Ему было мучительно отрываться от собственных мыслей, болезненных грез и возвращаться к реальности. Басаргин теоретически знал о таком состоянии и даже часто наблюдал его сам во время допросов, когда человек согласен со всеми обвинениями в свой адрес – только бы его не беспокоили, только бы не заставляли отвечать раз за разом на те же самые вопросы, которые уже задавали.
– Мне-то все ясно. Я бы и дело уже передал следователю, на которого полагаюсь, поскольку не первый год вместе с ним работаю, только передавать его придется другому следователю, который неизвестно еще как все дело повернет и какое обвинение предъявит.

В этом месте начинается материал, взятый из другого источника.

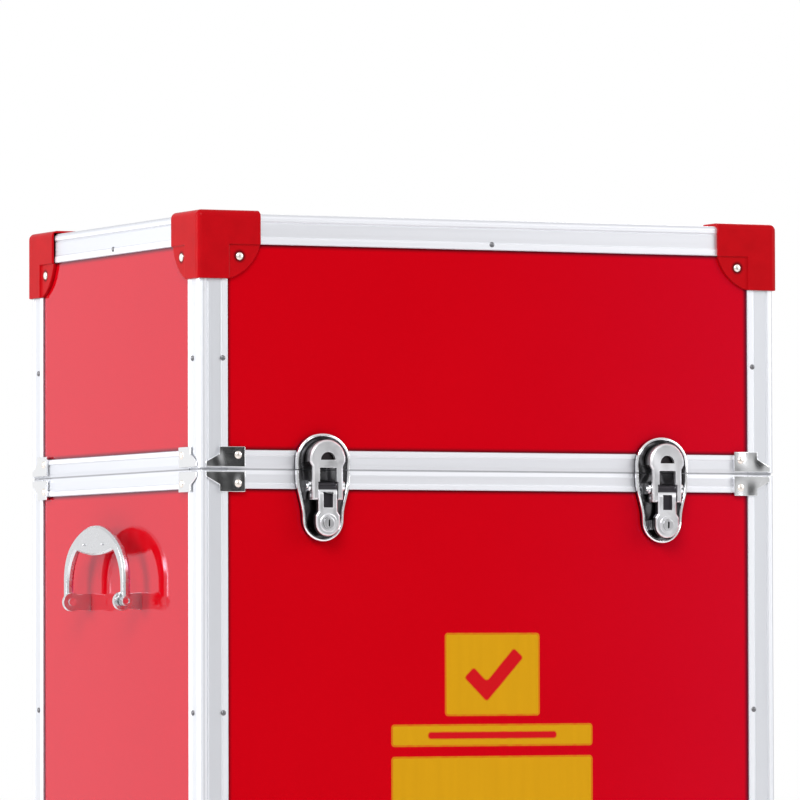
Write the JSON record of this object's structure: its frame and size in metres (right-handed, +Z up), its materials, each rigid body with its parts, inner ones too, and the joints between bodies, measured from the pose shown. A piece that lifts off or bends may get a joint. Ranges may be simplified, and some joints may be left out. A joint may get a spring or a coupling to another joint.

– Какому другому? – по инерции переспросил Наиль Федорович чуть растерянно, с трудом возвращаясь мыслями к настоящему, но так и не проявляя явной и естественной вроде бы заинтересованности, словно его собственная дальнейшая судьба касалась гораздо меньше, нежели капитана МУРа Леонова.
Леонов же, наоборот, казался собранным и сосредоточенным.
– Дело у меня забирают. В ФСБ…
– Им-то я каким местом еще понадобился, – Шакиров устало вздохнул и посмотрел на Басаргина взглядом больной собаки. – Это, как я понимаю, вы из ФСБ?
– Нет. Моя фамилия Басаргин. Зовут меня Александр Игоревич. Я руководитель российского бюро Интерпола, подсектор по борьбе с терроризмом. Мы не ведем следственных действий на территории России. Мы, в соответствии со своим уставом, проводим оперативно-разыскные мероприятия и передаем материалы своей деятельности российским же следственным органам. Или другим национальным органам, если работаем в другой стране. В данном случае мы заняты в операции совместно с управлением антитеррора «Альфа», и у меня есть собственное толкование всех происшедших с вами событий, поскольку они стали составляющей частью целого дела.
– Еще не легче. Интерпол… «Альфа»… Я не террорист, не надо на меня еще это вешать.
Басаргин устал считать вздохи арестованного.
– Я не сомневаюсь в вашей осознанной непричастности к терроризму. Ваша причастность существует, но она не осознана.
– Что вы хотите этим сказать? Если можно, не так мудрено… – Он не потерял способности ухмыляться, или же эта способность возвращалась по мере перемены обстоятельств вместе с заинтересованностью.